### STATED EXERCISE
Give every line below again, exactly.

### DATA
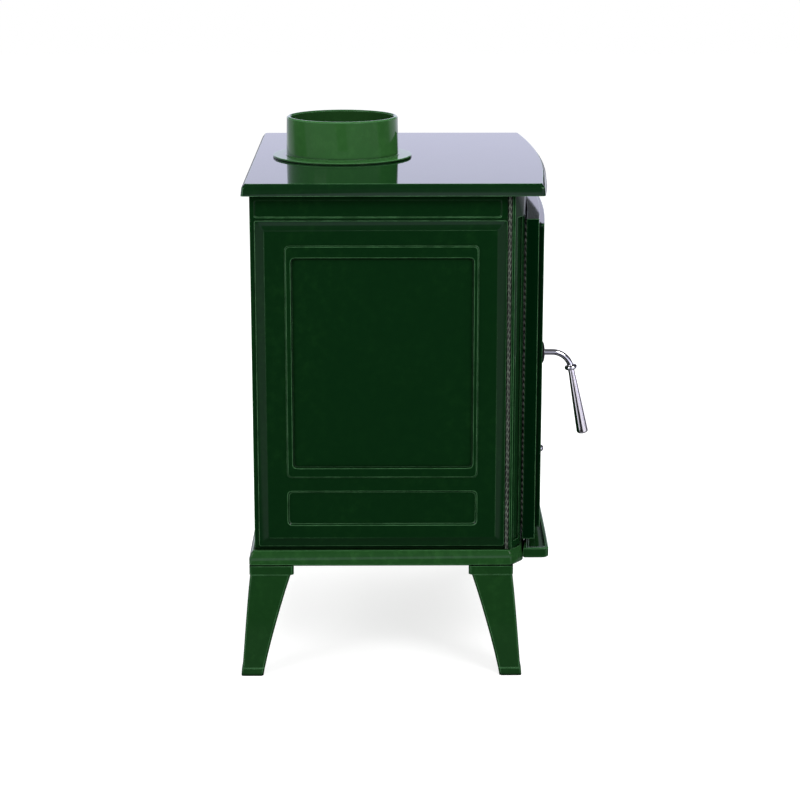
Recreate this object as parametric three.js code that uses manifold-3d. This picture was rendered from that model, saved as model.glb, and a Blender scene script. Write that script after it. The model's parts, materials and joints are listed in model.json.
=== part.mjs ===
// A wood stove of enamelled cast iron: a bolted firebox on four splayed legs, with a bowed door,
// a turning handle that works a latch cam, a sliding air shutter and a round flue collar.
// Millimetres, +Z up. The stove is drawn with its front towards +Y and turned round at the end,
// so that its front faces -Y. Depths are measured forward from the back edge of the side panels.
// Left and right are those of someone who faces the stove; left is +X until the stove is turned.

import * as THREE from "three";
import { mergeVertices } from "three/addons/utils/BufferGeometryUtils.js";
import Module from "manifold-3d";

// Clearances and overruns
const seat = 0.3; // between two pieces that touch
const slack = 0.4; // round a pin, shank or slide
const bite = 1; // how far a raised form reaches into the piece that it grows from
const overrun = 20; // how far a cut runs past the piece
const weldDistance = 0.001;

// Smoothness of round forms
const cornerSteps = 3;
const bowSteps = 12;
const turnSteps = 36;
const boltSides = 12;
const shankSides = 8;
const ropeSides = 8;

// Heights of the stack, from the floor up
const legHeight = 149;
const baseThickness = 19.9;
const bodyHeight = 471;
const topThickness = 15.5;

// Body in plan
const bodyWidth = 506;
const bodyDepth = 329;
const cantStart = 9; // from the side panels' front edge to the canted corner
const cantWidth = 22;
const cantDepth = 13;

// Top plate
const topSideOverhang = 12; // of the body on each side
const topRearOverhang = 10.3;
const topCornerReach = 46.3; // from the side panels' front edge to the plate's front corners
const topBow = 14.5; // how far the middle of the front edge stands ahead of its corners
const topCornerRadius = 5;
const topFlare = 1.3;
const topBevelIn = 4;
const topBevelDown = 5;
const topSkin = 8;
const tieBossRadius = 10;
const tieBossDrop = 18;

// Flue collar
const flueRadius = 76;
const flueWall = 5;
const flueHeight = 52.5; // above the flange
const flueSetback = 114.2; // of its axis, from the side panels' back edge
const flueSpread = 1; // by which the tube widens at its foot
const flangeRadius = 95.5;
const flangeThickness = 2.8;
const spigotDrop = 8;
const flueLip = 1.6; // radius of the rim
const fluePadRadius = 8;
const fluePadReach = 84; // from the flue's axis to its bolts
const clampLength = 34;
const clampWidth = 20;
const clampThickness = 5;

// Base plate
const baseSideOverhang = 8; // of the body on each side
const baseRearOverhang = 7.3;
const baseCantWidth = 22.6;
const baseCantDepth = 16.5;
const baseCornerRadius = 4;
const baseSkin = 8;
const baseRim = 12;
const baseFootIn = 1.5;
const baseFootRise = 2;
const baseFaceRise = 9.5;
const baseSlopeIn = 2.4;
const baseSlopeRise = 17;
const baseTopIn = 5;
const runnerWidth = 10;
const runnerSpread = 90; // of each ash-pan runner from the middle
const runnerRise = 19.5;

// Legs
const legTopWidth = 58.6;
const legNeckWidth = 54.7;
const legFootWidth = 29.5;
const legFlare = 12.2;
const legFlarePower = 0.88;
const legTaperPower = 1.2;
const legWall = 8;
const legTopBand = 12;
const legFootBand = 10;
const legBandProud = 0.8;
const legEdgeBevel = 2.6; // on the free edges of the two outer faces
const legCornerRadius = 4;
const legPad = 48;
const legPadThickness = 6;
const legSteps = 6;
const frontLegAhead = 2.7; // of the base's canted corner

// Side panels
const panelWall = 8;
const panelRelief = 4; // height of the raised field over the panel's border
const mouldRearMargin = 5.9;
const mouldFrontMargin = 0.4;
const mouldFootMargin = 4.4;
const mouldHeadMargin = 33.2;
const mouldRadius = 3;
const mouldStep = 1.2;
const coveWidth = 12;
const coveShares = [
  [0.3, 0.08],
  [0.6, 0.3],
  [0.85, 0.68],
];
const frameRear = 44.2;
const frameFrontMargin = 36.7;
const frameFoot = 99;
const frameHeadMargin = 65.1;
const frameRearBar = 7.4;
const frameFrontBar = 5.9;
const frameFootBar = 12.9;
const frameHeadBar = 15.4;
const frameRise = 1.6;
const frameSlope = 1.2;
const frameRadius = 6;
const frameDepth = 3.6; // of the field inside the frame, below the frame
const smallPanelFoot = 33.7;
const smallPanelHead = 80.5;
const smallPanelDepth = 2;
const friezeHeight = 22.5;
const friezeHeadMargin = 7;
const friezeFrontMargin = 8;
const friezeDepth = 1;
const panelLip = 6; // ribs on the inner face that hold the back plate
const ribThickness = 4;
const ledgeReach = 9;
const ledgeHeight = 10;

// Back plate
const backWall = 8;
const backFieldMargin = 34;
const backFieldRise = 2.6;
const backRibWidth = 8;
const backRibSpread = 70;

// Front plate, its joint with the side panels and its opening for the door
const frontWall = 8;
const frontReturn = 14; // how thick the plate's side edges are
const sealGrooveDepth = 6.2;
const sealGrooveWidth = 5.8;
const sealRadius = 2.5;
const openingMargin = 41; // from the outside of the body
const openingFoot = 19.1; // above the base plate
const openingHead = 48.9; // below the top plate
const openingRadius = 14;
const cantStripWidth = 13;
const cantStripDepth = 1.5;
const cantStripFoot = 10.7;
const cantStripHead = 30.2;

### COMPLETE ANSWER
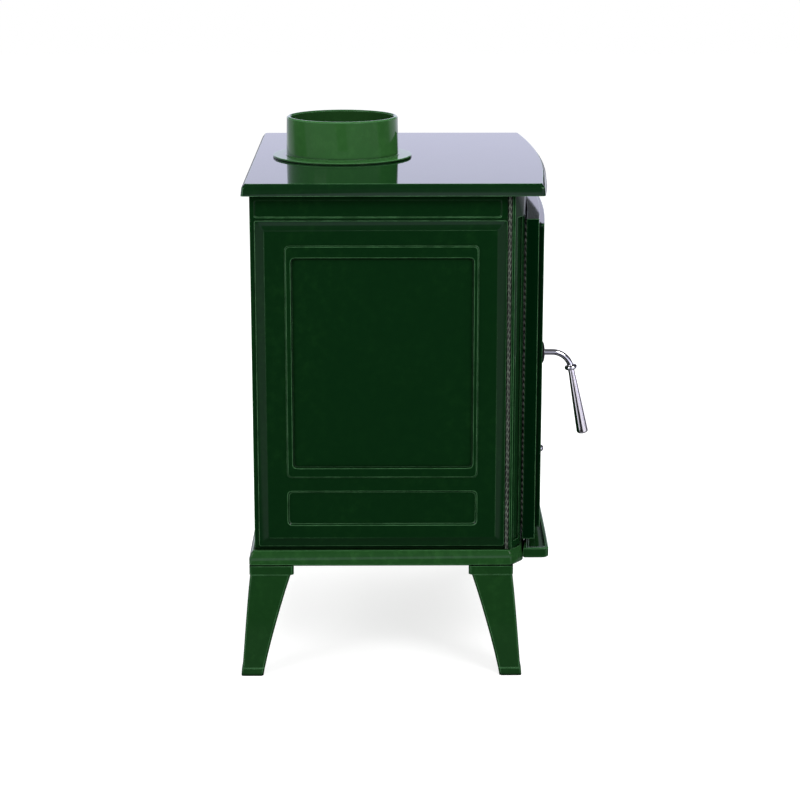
Recreate this object as parametric three.js code that uses manifold-3d. This picture was rendered from that model, saved as model.glb, and a Blender scene script. Write that script after it. The model's parts, materials and joints are listed in model.json.
=== part.mjs ===
// A wood stove of enamelled cast iron: a bolted firebox on four splayed legs, with a bowed door,
// a turning handle that works a latch cam, a sliding air shutter and a round flue collar.
// Millimetres, +Z up. The stove is drawn with its front towards +Y and turned round at the end,
// so that its front faces -Y. Depths are measured forward from the back edge of the side panels.
// Left and right are those of someone who faces the stove; left is +X until the stove is turned.

import * as THREE from "three";
import { mergeVertices } from "three/addons/utils/BufferGeometryUtils.js";
import Module from "manifold-3d";

// Clearances and overruns
const seat = 0.3; // between two pieces that touch
const slack = 0.4; // round a pin, shank or slide
const bite = 1; // how far a raised form reaches into the piece that it grows from
const overrun = 20; // how far a cut runs past the piece
const weldDistance = 0.001;

// Smoothness of round forms
const cornerSteps = 3;
const bowSteps = 12;
const turnSteps = 36;
const boltSides = 12;
const shankSides = 8;
const ropeSides = 8;

// Heights of the stack, from the floor up
const legHeight = 149;
const baseThickness = 19.9;
const bodyHeight = 471;
const topThickness = 15.5;

// Body in plan
const bodyWidth = 506;
const bodyDepth = 329;
const cantStart = 9; // from the side panels' front edge to the canted corner
const cantWidth = 22;
const cantDepth = 13;

// Top plate
const topSideOverhang = 12; // of the body on each side
const topRearOverhang = 10.3;
const topCornerReach = 46.3; // from the side panels' front edge to the plate's front corners
const topBow = 14.5; // how far the middle of the front edge stands ahead of its corners
const topCornerRadius = 5;
const topFlare = 1.3;
const topBevelIn = 4;
const topBevelDown = 5;
const topSkin = 8;
const tieBossRadius = 10;
const tieBossDrop = 18;

// Flue collar
const flueRadius = 76;
const flueWall = 5;
const flueHeight = 52.5; // above the flange
const flueSetback = 114.2; // of its axis, from the side panels' back edge
const flueSpread = 1; // by which the tube widens at its foot
const flangeRadius = 95.5;
const flangeThickness = 2.8;
const spigotDrop = 8;
const flueLip = 1.6; // radius of the rim
const fluePadRadius = 8;
const fluePadReach = 84; // from the flue's axis to its bolts
const clampLength = 34;
const clampWidth = 20;
const clampThickness = 5;

// Base plate
const baseSideOverhang = 8; // of the body on each side
const baseRearOverhang = 7.3;
const baseCantWidth = 22.6;
const baseCantDepth = 16.5;
const baseCornerRadius = 4;
const baseSkin = 8;
const baseRim = 12;
const baseFootIn = 1.5;
const baseFootRise = 2;
const baseFaceRise = 9.5;
const baseSlopeIn = 2.4;
const baseSlopeRise = 17;
const baseTopIn = 5;
const runnerWidth = 10;
const runnerSpread = 90; // of each ash-pan runner from the middle
const runnerRise = 19.5;

// Legs
const legTopWidth = 58.6;
const legNeckWidth = 54.7;
const legFootWidth = 29.5;
const legFlare = 12.2;
const legFlarePower = 0.88;
const legTaperPower = 1.2;
const legWall = 8;
const legTopBand = 12;
const legFootBand = 10;
const legBandProud = 0.8;
const legEdgeBevel = 2.6; // on the free edges of the two outer faces
const legCornerRadius = 4;
const legPad = 48;
const legPadThickness = 6;
const legSteps = 6;
const frontLegAhead = 2.7; // of the base's canted corner

// Side panels
const panelWall = 8;
const panelRelief = 4; // height of the raised field over the panel's border
const mouldRearMargin = 5.9;
const mouldFrontMargin = 0.4;
const mouldFootMargin = 4.4;
const mouldHeadMargin = 33.2;
const mouldRadius = 3;
const mouldStep = 1.2;
const coveWidth = 12;
const coveShares = [
  [0.3, 0.08],
  [0.6, 0.3],
  [0.85, 0.68],
];
const frameRear = 44.2;
const frameFrontMargin = 36.7;
const frameFoot = 99;
const frameHeadMargin = 65.1;
const frameRearBar = 7.4;
const frameFrontBar = 5.9;
const frameFootBar = 12.9;
const frameHeadBar = 15.4;
const frameRise = 1.6;
const frameSlope = 1.2;
const frameRadius = 6;
const frameDepth = 3.6; // of the field inside the frame, below the frame
const smallPanelFoot = 33.7;
const smallPanelHead = 80.5;
const smallPanelDepth = 2;
const friezeHeight = 22.5;
const friezeHeadMargin = 7;
const friezeFrontMargin = 8;
const friezeDepth = 1;
const panelLip = 6; // ribs on the inner face that hold the back plate
const ribThickness = 4;
const ledgeReach = 9;
const ledgeHeight = 10;

// Back plate
const backWall = 8;
const backFieldMargin = 34;
const backFieldRise = 2.6;
const backRibWidth = 8;
const backRibSpread = 70;

// Front plate, its joint with the side panels and its opening for the door
const frontWall = 8;
const frontReturn = 14; // how thick the plate's side edges are
const sealGrooveDepth = 6.2;
const sealGrooveWidth = 5.8;
const sealRadius = 2.5;
const openingMargin = 41; // from the outside of the body
const openingFoot = 19.1; // above the base plate
const openingHead = 48.9; // below the top plate
const openingRadius = 14;
const cantStripWidth = 13;
const cantStripDepth = 1.5;
const cantStripFoot = 10.7;
const cantStripHead = 30.2;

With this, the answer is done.